Women played a major part of spirit filled fellowships throughout Canadian history. They also played a significant role in those communities in the Azusa lineage – Aimee McPherson was not a wall flower! The poor and the marginalized were the Pentecostal movement when it began. Yet as institutionalization set in so did the influence of Conservative Evangelicalism. The fascinating bureaucratic solutions to these issues are highlighted and discussed in the second section of the book.

Two churches play a significant role in discussions about the entry of Pentecostalism into Conservative Evangelicalism and its globalization. These are The Vineyard Church in Vancouver and The Toronto Airport Christian Fellowship. They are significant because they also mirror the ebb and flow of Canadian Pentecostalism in general. The fact of the matter is that while Pentecostalism is the quickest growing religion in the world, it is decreasing in membership in Canada. What has caused the decrease? The authors do not delve into this topic in any depth.

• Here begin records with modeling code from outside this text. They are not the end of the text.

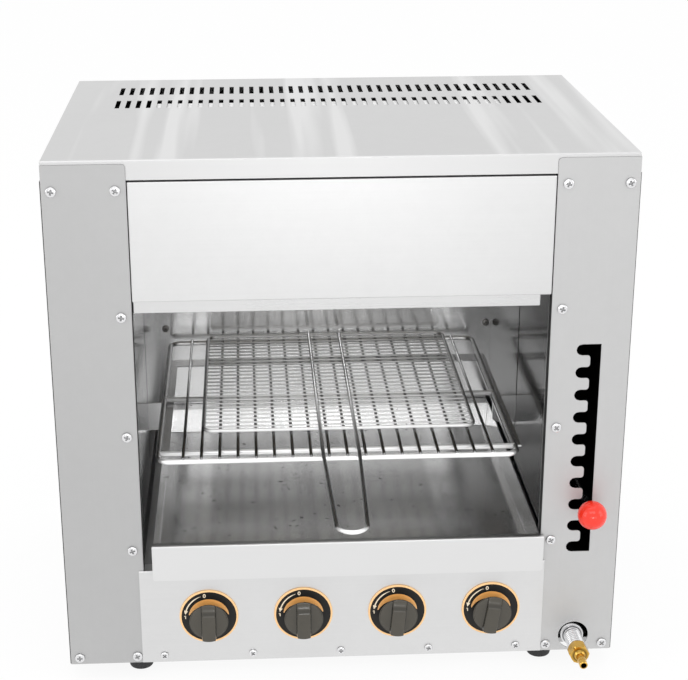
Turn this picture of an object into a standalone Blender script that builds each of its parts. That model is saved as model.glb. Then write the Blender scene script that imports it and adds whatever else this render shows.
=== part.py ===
"""A countertop gas salamander grill with four overhead burners and a notched lift for its wire rack.

Metres, +Z up, +X to the user's right, -Y towards the user. Places on the body are written as
(x, depth behind the front panels, height above the underside), and at() turns them into world
coordinates, whose origin is the middle of the whole grill's footprint on the worktop.
"""

import math

import bmesh
import bpy
from mathutils import Matrix, Vector

# Sheet metal
SHEET = 0.001
BEND = 0.0012
BEND_SEGMENTS = 2
SEAT = 0.0003
OVERRUN = 0.004
WELD_LIMIT = 0.00001

# Body
BODY_WIDTH = 0.580
BODY_DEPTH = 0.400
BODY_HEIGHT = 0.550
COLUMN_WIDTH = 0.0815
TOP_FLANGE = 0.020
PANEL_TOP_DROP = 0.004
PANEL_RETURN = 0.014
PANEL_CORNER = 0.004
SIDE_RETURN = 0.013
BASE_FLANGE = 0.006
BASE_FRONT_CLEARANCE = 0.0006

# Vent slots in the top cover
VENT_COUNT = 42
VENT_END_INSET = 0.0563
VENT_WIDTH = 0.005
VENT_LENGTH = 0.040
VENT_REAR_INSET = 0.069
VENT_ROW_PITCH = 0.072

# Feet
FOOT_HEIGHT = 0.018
FOOT_TOP_RADIUS = 0.015
FOOT_BOTTOM_RADIUS = 0.0125
FOOT_INSET_X = 0.0725
FOOT_INSET_Y = 0.027
FOOT_EDGE = 0.002
FOOT_STEPS = 20

# Fascia above the opening
FASCIA_HEIGHT = 0.122
FASCIA_TOP_GAP = 0.0016
FASCIA_SIDE_GAP = 0.0005

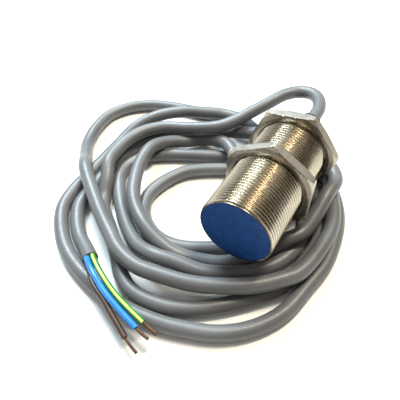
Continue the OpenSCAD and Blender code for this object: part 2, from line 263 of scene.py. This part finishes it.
MATERIALS = {
    # The groove colour paints shade into the thread's roots, darkest at the root and fading out towards
    # the crest
    "plated_brass": surface("plated_brass", (0.45, 0.39, 0.30), (0.58, 0.52, 0.42), (0.22, 0.30),
                            metallic=1.0, scale=90, grain=500, bump=0.02,
                            groove=(0.10, 0.075, 0.05)),
    "nut_metal": surface("nut_metal", (0.43, 0.39, 0.32), (0.55, 0.50, 0.43), (0.28, 0.38),
                         metallic=1.0, scale=120, grain=600, bump=0.08),
    # A darker copy of the nut metal, which paints shade on the nuts' end faces and bores
    "nut_face_painted_shade": surface("nut_face_painted_shade", (0.17, 0.145, 0.115), (0.25, 0.215, 0.17), (0.24, 0.34),
                        metallic=1.0, scale=120, grain=600, bump=0.08),
    "tinned_metal": surface("tinned_metal", (0.6, 0.6, 0.58), (0.8, 0.8, 0.78), (0.2, 0.35), 1.0),
    "blue_face": surface("blue_face", (0.002, 0.034, 0.150), (0.005, 0.062, 0.245), (0.45, 0.60),
                         scale=300, grain=900, bump=0.35, fine=0.35, specular=0.22),
    "seal_rubber": surface("seal_rubber", (0.02, 0.02, 0.02), (0.04, 0.04, 0.04), (0.6, 0.75)),
    "ferrite": surface("ferrite", (0.05, 0.05, 0.055), (0.09, 0.09, 0.095), (0.7, 0.9), bump=0.4),
    "bobbin_plastic": surface("bobbin_plastic", (0.75, 0.7, 0.58), (0.85, 0.8, 0.7), (0.4, 0.5)),
    "copper_wire": surface("copper_wire", (0.07, 0.038, 0.026), (0.17, 0.095, 0.06), (0.4, 0.55), 0.7,
                           scale=900, grain=3000),
    "holder_plastic": surface("holder_plastic", (0.7, 0.7, 0.68), (0.8, 0.8, 0.78), (0.4, 0.5)),
    "board": surface("board", (0.02, 0.15, 0.06), (0.04, 0.24, 0.1), (0.3, 0.45), coat=0.4),
    "chip_black": surface("chip_black", (0.02, 0.02, 0.022), (0.04, 0.04, 0.042), (0.45, 0.6)),
    "ceramic": surface("ceramic", (0.45, 0.32, 0.2), (0.58, 0.42, 0.27), (0.4, 0.55)),
    "capacitor_sleeve": surface("capacitor_sleeve", (0.08, 0.1, 0.16), (0.13, 0.16, 0.24),
                                (0.25, 0.4)),
    "varistor": surface("varistor", (0.05, 0.16, 0.4), (0.09, 0.24, 0.52), (0.35, 0.5)),
    "potting": surface("potting", (0.05, 0.07, 0.07), (0.1, 0.12, 0.12), (0.3, 0.5)),
    "cap_plastic": surface("cap_plastic", (0.10, 0.10, 0.11), (0.15, 0.15, 0.16), (0.42, 0.58),
                           grain=1800, bump=0.25),
    "gland_rubber": surface("gland_rubber", (0.11, 0.11, 0.12), (0.17, 0.17, 0.18), (0.5, 0.66),
                            grain=1800, bump=0.3),
    "clamp_brass": surface("clamp_brass", (0.55, 0.4, 0.2), (0.72, 0.56, 0.3), (0.25, 0.4), 1.0),
    "cable_sheath": surface("cable_sheath", (0.100, 0.102, 0.107), (0.145, 0.148, 0.155),
                            (0.36, 0.50), scale=38, grain=1100, bump=0.2, fine=0.12, specular=0.55),
    "core_blue": surface("core_blue", (0.012, 0.16, 0.55), (0.025, 0.26, 0.72), (0.28, 0.4),
                         scale=200, grain=2500, coat=0.15),
    "core_brown": surface("core_brown", (0.035, 0.018, 0.013), (0.06, 0.03, 0.022), (0.3, 0.45),
                          scale=200, grain=2500),
    "core_green": surface("core_green", (0.015, 0.17, 0.03), (0.03, 0.27, 0.05), (0.28, 0.4),
                          scale=200, grain=2500, coat=0.15),
    "core_yellow": surface("core_yellow", (0.50, 0.56, 0.10), (0.62, 0.68, 0.18), (0.28, 0.4),
                           scale=200, grain=2500, coat=0.15),
}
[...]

There is such overwhelming and detailed scholarship on issues like the growth of bible schools and clergy training, the growth and trials of the PAOC (Pentecostal Assemblies of Canada), and the two above mentioned churches that one wonders why the decrease in membership was not given more space. Certainly there are scholars such as Reginald Bibby who have developed tested theories as to why this is happening. This single lacuna leads to something that kept nagging me throughout my reading: a feeling of incompleteness about the text. Whether it was the diverse way that endnotes were used (e.g. some having no page references), the lack of key terms in the index (Vineyard is not there; Toronto Airport Christian Fellowship has multiple references), the limited discussion of Pentecostalism outside the POAC, or never mentioning the diverse developments of revival and Pentecostalism in the Atlantic Provinces, especially Newfoundland. What this feeling of incompleteness indicates I am not sure. Perhaps it is indicative of a need for another book. Certainly finishing this one does leave one thirsty for more.